Sioux Falls, SD
Nothing kills more Americans than cardiovascular disease, taking one more life every 39 seconds, according to the American Heart Association.
Continuing a tradition that has spanned more than two decades, the yearly Eastern South Dakota Heart Walk was held today in downtown Sioux Falls. For a few walkers on Phillips Avenue this morning, the Eastern South Dakota Heart Walk is plenty significant.
Sonja Carlberg is a 17-year heart attack survivor. She's received five stents and has undergone quadruple bypass surgery in addition to other treatment. She said that were it not for the ongoing event, she may not be here.
Brooke Rollinger received the Lifestyle Change Award today, crediting her heart-healthy activities.
“I've done several things with work, coworkers and getting a group together. We get together in the morning, work out, about five days a week, and I try to get about thirty minutes of activity in a day, various activity, I've changed my diet, lost thirty pounds, feeling good," Rollinger said.

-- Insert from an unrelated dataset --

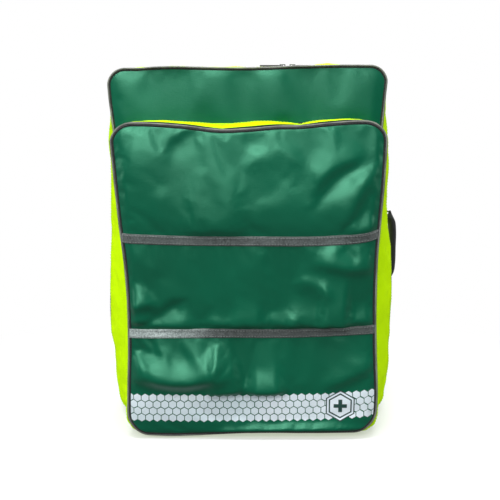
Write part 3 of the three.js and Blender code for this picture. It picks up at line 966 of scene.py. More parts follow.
def cord_ring(name, loop, y, radius):
    """Piping: a covered cord in a seam loop."""
    inset = 1.05
    place = np.linspace(0, 1, 720, endpoint=False)
    flat = loop.at(place, inset)
    wobble = Waves(int(radius * 10) + int(abs(y)), 40)
    centres = at_depth(flat, y + 0.25 * wobble(place * LOOP_LENGTH, 0 * place))
    across = at_depth(loop.outward(place), 0)
    _, up = frame_along(centres, across, True)
    points, faces = sweep(centres, round_section(radius, 12), across, up, True)
    return build_mesh(name, points, faces, PIPING)


def seam_band(name, loop, surface, inset, width, lift, material, thread_material):
    """A narrow tape sewn flat just inside the piping, with its row of stitches."""
    place = np.linspace(0, 1, 560, endpoint=False)
    rows = []
    for share in (0.0, 0.5, 1.0):
        flat = loop.at(place, inset + width * share)
        points, _ = surface.lay(flat[:, 0], flat[:, 1], lift + 0.25 * (share == 0.5))
        rows.append(points)
    tape = sheet("tape", np.stack(rows), material, 0.6, closed=True, offset=0)
    flat = loop.at(place, inset + width * 0.55)
    path, normals = surface.lay(flat[:, 0], flat[:, 1], lift + 0.55)
    sewn = stitches("sewn", path, normals, thread_material, 2.4, 1.4, 0.3)
    return join(name, [tape, sewn])


def hinge_cloth(name, front_wall, rear_wall, reach, top_height):
    """The cloth below the ends of a zip, to this reach from the zip each way."""
    start = front_wall.girth.place_at_height(top_height, -1) - 1
    end = front_wall.girth.place_at_height(top_height, 1)
    place = np.linspace(start, end, 300)
    middle = front_wall.girth_y

    def laid(y, lift, floor):
        wall = front_wall if y < middle else rear_wall
        points = wall.at(place, y, lift)
        points[:, 2] = np.maximum(points[:, 2], front_wall.floor + floor)
        return points, wall.normal(place, y)

    rows = [laid(y, 0.75, -0.7)[0] for y in np.linspace(middle - reach, middle + reach, 25)]
    parts = [sheet("cloth", np.stack(rows), [YELLOW, LINING], 1.2, flip=True, inner=True, rim=0)]
    for y in (middle - reach + 2.5, middle + reach - 2.5):
        parts.append(stitches("run", *laid(y, 0.8, -0.65), YELLOW_THREAD, 3.0, 1.3, 0.34))
    return join(name, parts)


def half_wall(compartment, half, wall, cover, y_seam, thickness, body, cloth_node, tape_node):
    """Half of a compartment's side wall with its half of the zip, in front of the zip or behind it."""
    way = -1 if half == "front" else 1
    y_edge = wall.girth_y + way * cover
    cloth = wall_cloth(f"{compartment}_{half}_gusset", wall, y_seam, y_edge, thickness)
    keep(cloth, body, "yellow_side", cloth_node)
    zipped = zip_half(f"{compartment}_zip_{half}", wall, y_edge, wall.girth_y + way * 0.15, HINGE_TOP)
    keep(zipped, body, "black_webbing", tape_node)


def hinge(compartment, front_wall, rear_wall, reach, rise):
    """The cloth hinge below a compartment's zip, over this spread each side of the zip's line."""
    cloth = hinge_cloth(f"{compartment}_hinge_cloth", front_wall, rear_wall, reach, HINGE_TOP + rise)
    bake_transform(cloth)


# ---------------------------------------------------------------- panels


def fold(x, z, path, above, below, height):
    """A fold of cloth along a path. The cloth falls away from the path over one distance on the path's left,
    which is above it as the path runs to +X, and over another on its right, and it fades out at both ends. A
    negative height makes a valley."""
    line = spline(path, 48)
    along = unit(np.gradient(line, axis=0))
    offset = np.stack([x, z], -1)[..., None, :] - line
    nearest = np.argmin((offset**2).sum(-1), -1)
    offset = np.take_along_axis(offset, nearest[..., None, None], -2)[..., 0, :]
    along = along[nearest]
    away = along[..., 0] * offset[..., 1] - along[..., 1] * offset[..., 0]
    share = nearest / (len(line) - 1)
    fade = ease(share, 0, 0.35) * ease(1 - share, 0, 0.35)
    reach = np.linalg.norm(offset, axis=-1)
    return height * fade * np.exp(-((reach / np.where(away > 0, above * (0.4 + 0.6 * fade), below)) ** 2))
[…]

One of three such events held across the state, today's Heart Walk drew roughly 2500 to 3000 people. With heart disease "the number one killer" across both KELOLAND and the country, according to an American Heart Association spokesperson, many walkers today have likely seen their lives affected by the disease.
The money raised today is staying in South Dakota to fund cardiovascular research, treatment and educational outreach.
"Everyone has a heart,” Chrissy Meyer, director of corporate and media relations for the American Heart Association in South Dakota said. “Everyone does. It's the one thing everybody has in common. And as the number one killer, we know that one out of three people will die of heart disease. So there's a pretty good chance that in this crowd of 3,000 people that was here today, every single person has been touched by heart disease in some way, shape, or form, and so it's a cause that resonates with people, people are passionate about it, and we see them turn out year after year."
Meyer said Saturday that the event was progressing well toward its $210,000 fundraising goal.